**STATED TASK:** Take the line that contains "hide_parts(*replaced)" and each line after it in the material below, and transcribe them exactly, stopping at the end.

**GIVEN MATERIAL:**
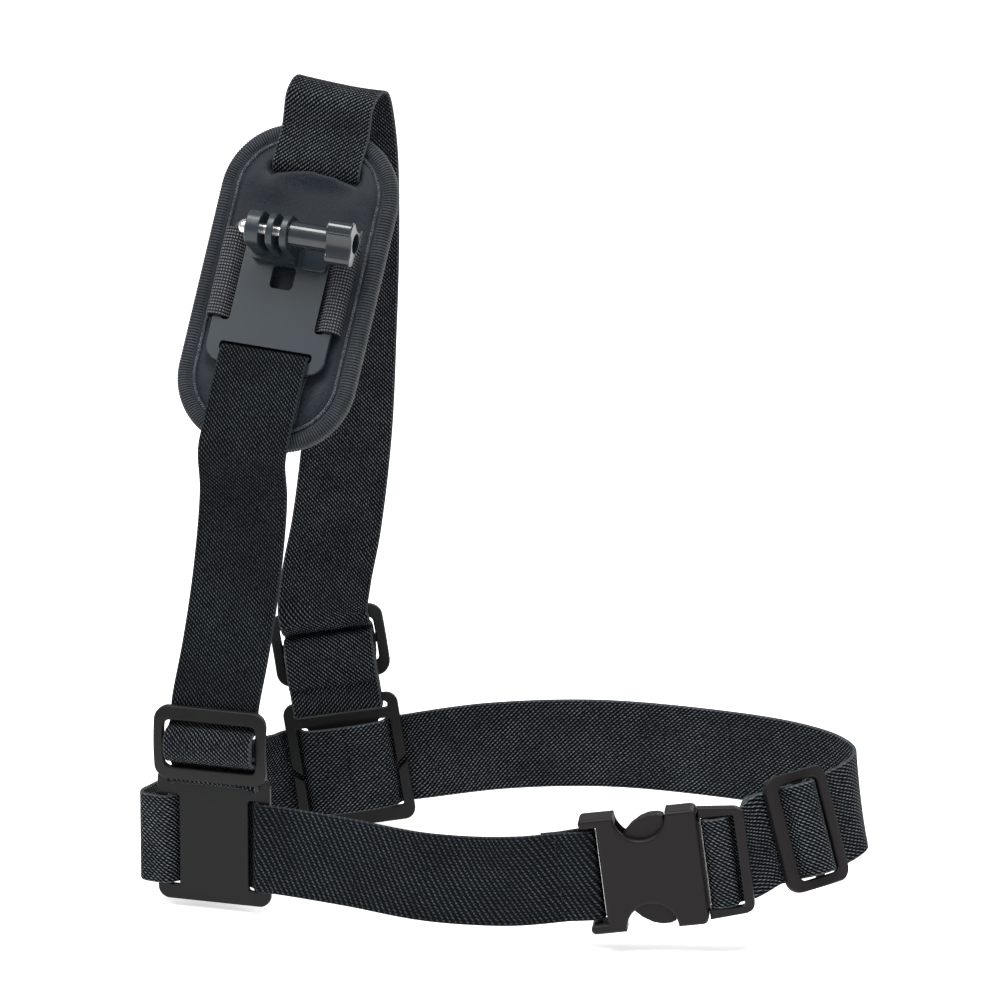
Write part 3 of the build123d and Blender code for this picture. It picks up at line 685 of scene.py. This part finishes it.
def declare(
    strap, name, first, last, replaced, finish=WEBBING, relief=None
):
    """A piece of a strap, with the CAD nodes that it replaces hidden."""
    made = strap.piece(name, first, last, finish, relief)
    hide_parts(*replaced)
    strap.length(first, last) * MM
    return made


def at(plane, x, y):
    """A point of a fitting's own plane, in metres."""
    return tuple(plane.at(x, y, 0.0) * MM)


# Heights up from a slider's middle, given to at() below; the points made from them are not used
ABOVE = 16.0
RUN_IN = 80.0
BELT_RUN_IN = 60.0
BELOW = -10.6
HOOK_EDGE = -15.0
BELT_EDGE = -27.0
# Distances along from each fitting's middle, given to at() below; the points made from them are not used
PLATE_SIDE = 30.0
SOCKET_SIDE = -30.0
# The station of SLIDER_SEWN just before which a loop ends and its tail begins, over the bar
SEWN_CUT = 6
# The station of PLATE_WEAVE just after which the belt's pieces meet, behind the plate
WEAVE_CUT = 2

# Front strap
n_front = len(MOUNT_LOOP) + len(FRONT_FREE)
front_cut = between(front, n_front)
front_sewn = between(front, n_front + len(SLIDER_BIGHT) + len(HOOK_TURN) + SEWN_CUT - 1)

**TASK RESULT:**
    hide_parts(*replaced)
    strap.length(first, last) * MM
    return made


def at(plane, x, y):
    """A point of a fitting's own plane, in metres."""
    return tuple(plane.at(x, y, 0.0) * MM)


# Heights up from a slider's middle, given to at() below; the points made from them are not used
ABOVE = 16.0
RUN_IN = 80.0
BELT_RUN_IN = 60.0
BELOW = -10.6
HOOK_EDGE = -15.0
BELT_EDGE = -27.0
# Distances along from each fitting's middle, given to at() below; the points made from them are not used
PLATE_SIDE = 30.0
SOCKET_SIDE = -30.0
# The station of SLIDER_SEWN just before which a loop ends and its tail begins, over the bar
SEWN_CUT = 6
# The station of PLATE_WEAVE just after which the belt's pieces meet, behind the plate
WEAVE_CUT = 2

# Front strap
n_front = len(MOUNT_LOOP) + len(FRONT_FREE)
front_cut = between(front, n_front)
front_sewn = between(front, n_front + len(SLIDER_BIGHT) + len(HOOK_TURN) + SEWN_CUT - 1)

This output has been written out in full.